Keep only the lines where "return" appears.

::: GIVEN INFORMATION

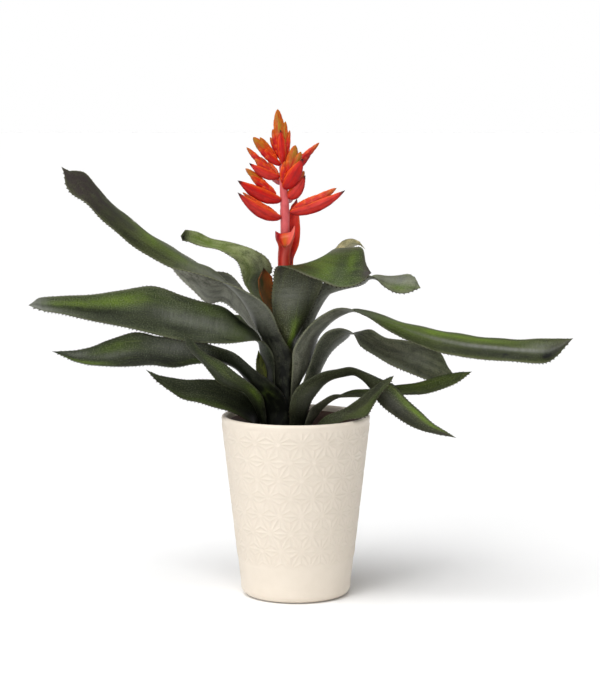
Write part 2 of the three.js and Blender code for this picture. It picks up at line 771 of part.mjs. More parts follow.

::::::
::: GIVEN INFORMATION

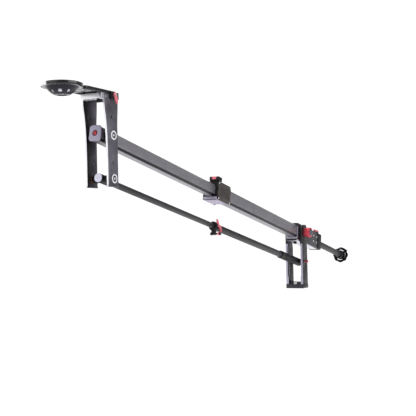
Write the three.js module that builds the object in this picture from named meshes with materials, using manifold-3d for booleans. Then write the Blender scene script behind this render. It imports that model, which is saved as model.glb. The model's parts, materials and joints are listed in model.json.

::::::
::: GIVEN INFORMATION

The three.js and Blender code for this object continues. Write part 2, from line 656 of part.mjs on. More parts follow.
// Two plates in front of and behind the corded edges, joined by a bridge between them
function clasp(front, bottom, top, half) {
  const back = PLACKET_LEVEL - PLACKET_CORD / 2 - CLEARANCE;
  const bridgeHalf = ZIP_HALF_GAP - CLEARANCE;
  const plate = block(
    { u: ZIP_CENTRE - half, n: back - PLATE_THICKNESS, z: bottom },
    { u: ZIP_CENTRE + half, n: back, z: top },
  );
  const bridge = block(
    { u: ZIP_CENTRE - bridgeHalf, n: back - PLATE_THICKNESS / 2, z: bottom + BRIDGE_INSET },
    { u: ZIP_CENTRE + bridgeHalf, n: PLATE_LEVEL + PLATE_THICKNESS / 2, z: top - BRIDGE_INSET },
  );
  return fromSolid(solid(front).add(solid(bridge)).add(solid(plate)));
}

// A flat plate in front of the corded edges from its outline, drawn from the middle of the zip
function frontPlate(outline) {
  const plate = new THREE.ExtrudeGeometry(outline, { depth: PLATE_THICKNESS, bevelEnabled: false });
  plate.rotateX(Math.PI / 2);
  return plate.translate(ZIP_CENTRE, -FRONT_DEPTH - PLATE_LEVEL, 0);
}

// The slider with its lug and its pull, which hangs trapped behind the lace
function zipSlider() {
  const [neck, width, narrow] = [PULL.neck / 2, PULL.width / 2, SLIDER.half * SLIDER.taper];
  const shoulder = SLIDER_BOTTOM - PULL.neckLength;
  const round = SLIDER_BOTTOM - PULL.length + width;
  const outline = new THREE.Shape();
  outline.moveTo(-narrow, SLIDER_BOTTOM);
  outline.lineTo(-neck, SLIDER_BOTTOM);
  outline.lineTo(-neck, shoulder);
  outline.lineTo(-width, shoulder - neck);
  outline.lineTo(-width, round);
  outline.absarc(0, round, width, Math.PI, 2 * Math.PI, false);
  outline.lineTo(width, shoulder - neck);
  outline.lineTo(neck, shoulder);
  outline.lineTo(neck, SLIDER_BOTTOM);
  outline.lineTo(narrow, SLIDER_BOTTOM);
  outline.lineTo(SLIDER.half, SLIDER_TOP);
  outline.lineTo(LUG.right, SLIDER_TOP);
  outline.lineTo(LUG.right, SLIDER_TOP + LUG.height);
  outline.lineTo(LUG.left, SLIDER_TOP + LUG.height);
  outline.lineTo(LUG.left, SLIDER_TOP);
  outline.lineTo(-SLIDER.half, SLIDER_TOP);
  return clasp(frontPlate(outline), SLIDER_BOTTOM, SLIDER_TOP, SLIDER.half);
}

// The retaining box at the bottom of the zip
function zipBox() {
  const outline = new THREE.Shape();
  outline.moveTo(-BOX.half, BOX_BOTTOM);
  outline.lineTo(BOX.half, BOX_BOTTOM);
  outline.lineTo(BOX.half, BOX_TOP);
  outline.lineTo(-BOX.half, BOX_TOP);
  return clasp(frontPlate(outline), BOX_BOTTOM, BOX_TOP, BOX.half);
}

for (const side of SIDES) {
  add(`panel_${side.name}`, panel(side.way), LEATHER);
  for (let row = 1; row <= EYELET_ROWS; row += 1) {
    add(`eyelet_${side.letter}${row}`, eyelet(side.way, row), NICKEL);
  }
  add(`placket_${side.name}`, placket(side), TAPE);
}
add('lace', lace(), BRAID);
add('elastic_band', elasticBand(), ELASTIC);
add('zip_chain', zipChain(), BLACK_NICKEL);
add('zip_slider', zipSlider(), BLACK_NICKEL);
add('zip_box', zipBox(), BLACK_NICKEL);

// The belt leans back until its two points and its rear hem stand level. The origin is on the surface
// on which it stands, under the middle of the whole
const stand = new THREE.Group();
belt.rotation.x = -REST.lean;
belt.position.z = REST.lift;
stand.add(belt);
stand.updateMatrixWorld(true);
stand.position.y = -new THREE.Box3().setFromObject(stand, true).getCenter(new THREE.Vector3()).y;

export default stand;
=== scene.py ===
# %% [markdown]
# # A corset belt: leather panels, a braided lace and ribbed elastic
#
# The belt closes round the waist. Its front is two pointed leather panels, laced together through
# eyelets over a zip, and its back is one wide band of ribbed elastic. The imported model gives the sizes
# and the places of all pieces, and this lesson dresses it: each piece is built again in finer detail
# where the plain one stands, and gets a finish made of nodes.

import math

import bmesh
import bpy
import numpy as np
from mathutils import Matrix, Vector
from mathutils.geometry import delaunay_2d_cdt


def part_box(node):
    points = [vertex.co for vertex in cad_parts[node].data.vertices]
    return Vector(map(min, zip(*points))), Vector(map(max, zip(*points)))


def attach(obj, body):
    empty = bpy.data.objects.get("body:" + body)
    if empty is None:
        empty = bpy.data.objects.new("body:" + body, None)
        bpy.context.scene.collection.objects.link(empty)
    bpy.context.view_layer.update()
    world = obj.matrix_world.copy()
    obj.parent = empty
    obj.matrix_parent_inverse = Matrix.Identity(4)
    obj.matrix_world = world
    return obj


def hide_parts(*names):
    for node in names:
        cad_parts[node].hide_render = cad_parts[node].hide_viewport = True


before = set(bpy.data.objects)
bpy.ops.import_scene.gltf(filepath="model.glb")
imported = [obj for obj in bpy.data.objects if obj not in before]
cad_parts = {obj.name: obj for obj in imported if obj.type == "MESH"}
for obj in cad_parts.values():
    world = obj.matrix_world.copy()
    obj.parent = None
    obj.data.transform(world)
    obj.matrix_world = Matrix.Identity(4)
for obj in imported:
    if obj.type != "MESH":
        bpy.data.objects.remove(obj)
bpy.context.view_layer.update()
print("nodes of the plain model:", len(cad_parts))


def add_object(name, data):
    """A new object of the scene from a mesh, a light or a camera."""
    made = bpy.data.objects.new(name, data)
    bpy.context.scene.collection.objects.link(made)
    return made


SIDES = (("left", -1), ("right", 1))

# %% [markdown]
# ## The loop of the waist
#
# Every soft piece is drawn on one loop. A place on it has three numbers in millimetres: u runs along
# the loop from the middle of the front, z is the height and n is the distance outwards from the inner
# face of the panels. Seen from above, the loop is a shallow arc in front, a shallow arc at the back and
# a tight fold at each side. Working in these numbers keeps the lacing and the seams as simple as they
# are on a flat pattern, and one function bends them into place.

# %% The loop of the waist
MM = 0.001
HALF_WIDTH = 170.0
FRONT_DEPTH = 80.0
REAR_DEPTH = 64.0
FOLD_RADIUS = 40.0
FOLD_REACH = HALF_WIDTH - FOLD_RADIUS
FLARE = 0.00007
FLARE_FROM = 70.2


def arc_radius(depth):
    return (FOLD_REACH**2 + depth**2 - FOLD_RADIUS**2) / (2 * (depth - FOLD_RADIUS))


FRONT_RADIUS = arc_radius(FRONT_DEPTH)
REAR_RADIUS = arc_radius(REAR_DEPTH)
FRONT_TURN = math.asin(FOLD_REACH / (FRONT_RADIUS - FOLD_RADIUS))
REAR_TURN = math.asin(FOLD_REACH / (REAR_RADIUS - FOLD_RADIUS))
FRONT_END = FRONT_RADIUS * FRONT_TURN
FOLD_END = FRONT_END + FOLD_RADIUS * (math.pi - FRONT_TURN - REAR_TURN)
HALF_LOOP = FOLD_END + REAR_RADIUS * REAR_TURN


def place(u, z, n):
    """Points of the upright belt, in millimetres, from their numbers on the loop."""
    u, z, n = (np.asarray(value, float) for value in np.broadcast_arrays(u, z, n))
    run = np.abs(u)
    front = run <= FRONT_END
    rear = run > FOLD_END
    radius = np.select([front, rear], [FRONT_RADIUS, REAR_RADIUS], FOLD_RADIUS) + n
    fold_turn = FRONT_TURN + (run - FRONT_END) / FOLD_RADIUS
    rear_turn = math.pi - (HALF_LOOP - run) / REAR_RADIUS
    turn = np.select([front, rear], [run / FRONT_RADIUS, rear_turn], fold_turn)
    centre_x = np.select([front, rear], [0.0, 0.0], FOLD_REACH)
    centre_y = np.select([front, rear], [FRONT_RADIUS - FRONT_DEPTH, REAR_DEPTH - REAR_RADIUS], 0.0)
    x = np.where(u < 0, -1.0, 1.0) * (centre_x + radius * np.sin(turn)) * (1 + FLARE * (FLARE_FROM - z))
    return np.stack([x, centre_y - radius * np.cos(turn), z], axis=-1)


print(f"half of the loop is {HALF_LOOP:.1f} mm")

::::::

→ PROBLEM SOLUTION:
  return fromSolid(solid(front).add(solid(bridge)).add(solid(plate)));
  return plate.translate(ZIP_CENTRE, -FRONT_DEPTH - PLATE_LEVEL, 0);
  return clasp(frontPlate(outline), SLIDER_BOTTOM, SLIDER_TOP, SLIDER.half);
  return clasp(frontPlate(outline), BOX_BOTTOM, BOX_TOP, BOX.half);
    return Vector(map(min, zip(*points))), Vector(map(max, zip(*points)))
    return obj
    return made
    return (FOLD_REACH**2 + depth**2 - FOLD_RADIUS**2) / (2 * (depth - FOLD_RADIUS))
    return np.stack([x, centre_y - radius * np.cos(turn), z], axis=-1)